Ce
temps est curieux. On ne peut pas dire qu'il y ait franchement du brouillard,
mais l'horizon est très vite enfoui dans un voile qui en ôte
l'éclat, la couleur, et se transforme en nuage rampant à ras
de terre - ou de mer -.
Il
semble que les barques ou les paquebots volent dans le ciel et que l'avion
qui atterrit en fin de journée à l'aéroport de Fontarrabie
flotte sur la mer.
Les
paris sont lancés : quelle est la hauteur du mât ?
Yann
m'envoie fouiner dans le casier à la recherche de la brochure technique
du bateau - 10,50 mètres, j'étais loin du compte ! Xavier
tombe sur une page emplie de schémas de noeuds marins et nous montre
qu'il n'est pas aussi novice qu'il prétend l'être. Yann nous
fait un superbe noeud en 8.
Plus nous progressons vers le sud, plus
Yann s'inquiète. Cela fait un moment que nous observons des bateaux
immobiles sur un véritable miroir. Il nous explique que cela signifie
une absence totale de vent. Effectivement, nous n'arrivons plus à
avancer. Nous en profitons pour pique-niquer. Etant donné la profondeur
des fonds, nous ne jetons pas l'ancre. Pour
s'arrêter, il faut se positionner face au vent, laisser le foc aller
"à contre" en relâchant les écoutes, et ne
pas s'inquiéter si le voilier tourne sur son aire. Avec cette inaction,
je commençais à me sentir un peu patraque. Manger me remet
l'estomac d'aplomb.
Xavier
a amené du vin corse que nous partageons à trois avec Yann
(Jean-Louis est au régime jusqu'au marathon du Médoc et Jean-Michel
ne boit pas d'alcool) : il est un peu râpeux, et comme le bouchon
s'est déchiqueté en mille morceaux, la moitié de la
bouteille est versée aux poissons, je me demande s'ils ont apprécié.

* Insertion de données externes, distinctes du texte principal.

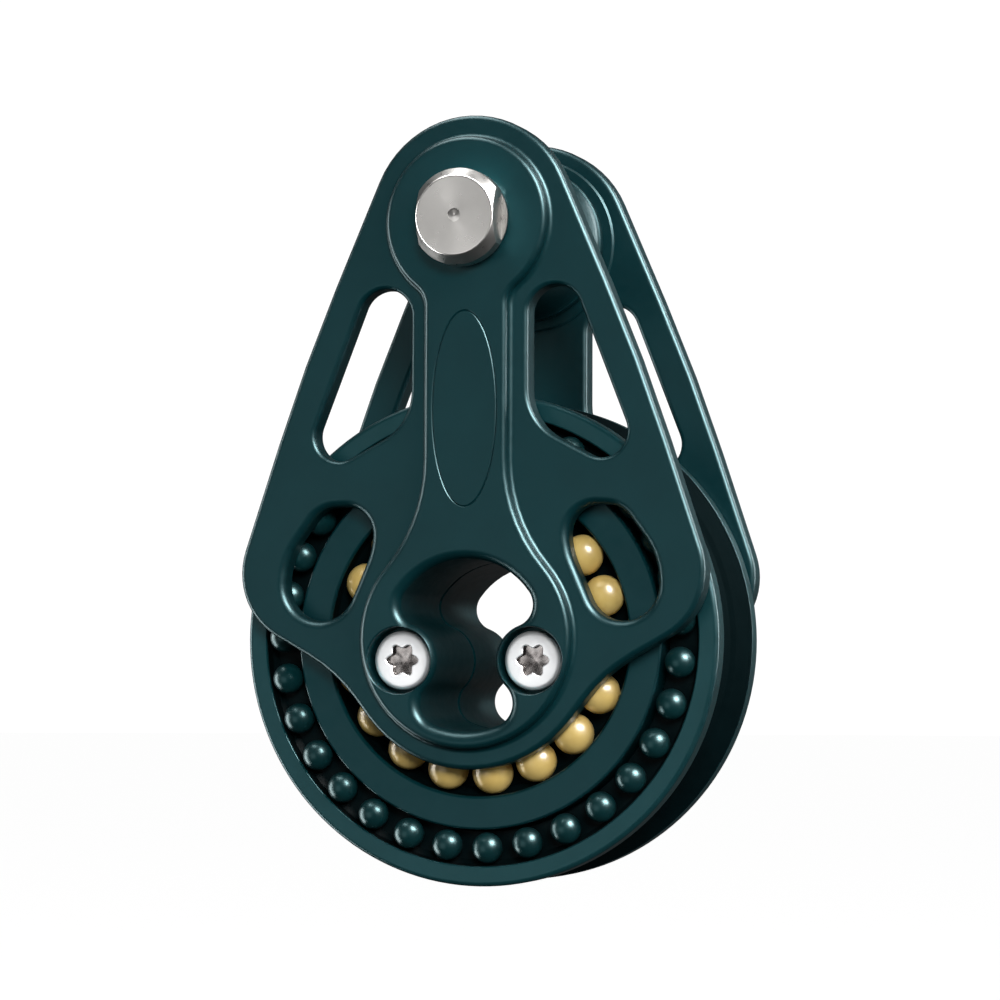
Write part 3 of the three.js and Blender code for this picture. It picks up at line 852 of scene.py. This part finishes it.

Pour le dessert, Isabelle, toujours attentionnée, nous a préparé
un far au pruneau, impeccable pour caler les estomacs sensibles au mouvement
incessant de la mer.
Nous
renonçons à Pasajes et retournons sur nos pas. Comme il nous
reste encore un peu de temps, nous traversons la baie et croisons devant
le château d'Abbadia que nous devinons à peine au-dessus des
Jumeaux et des falaises le long desquelles nous avons marché il y
a un ou deux ans. Je me souviens encore du goût de l'oursin offert
à la pointe du couteau par Michèle et des huîtres que
Max décollait des rochers pour les déguster sur place : mmm...
On
ne pourrait plus le faire aujourd'hui, avec les boulettes de pétrole
échappées du Prestige et qui continuent d'infester de temps
à autre plages et rochers.
Un
voilier plus récent que le nôtre, à l'allure effilée,
traverse la baie avec aisance.
Les pêcheurs, sentant venir l'orage,
se pressent vers l'embouchure. L'orage gronde. Et si la foudre tombait ?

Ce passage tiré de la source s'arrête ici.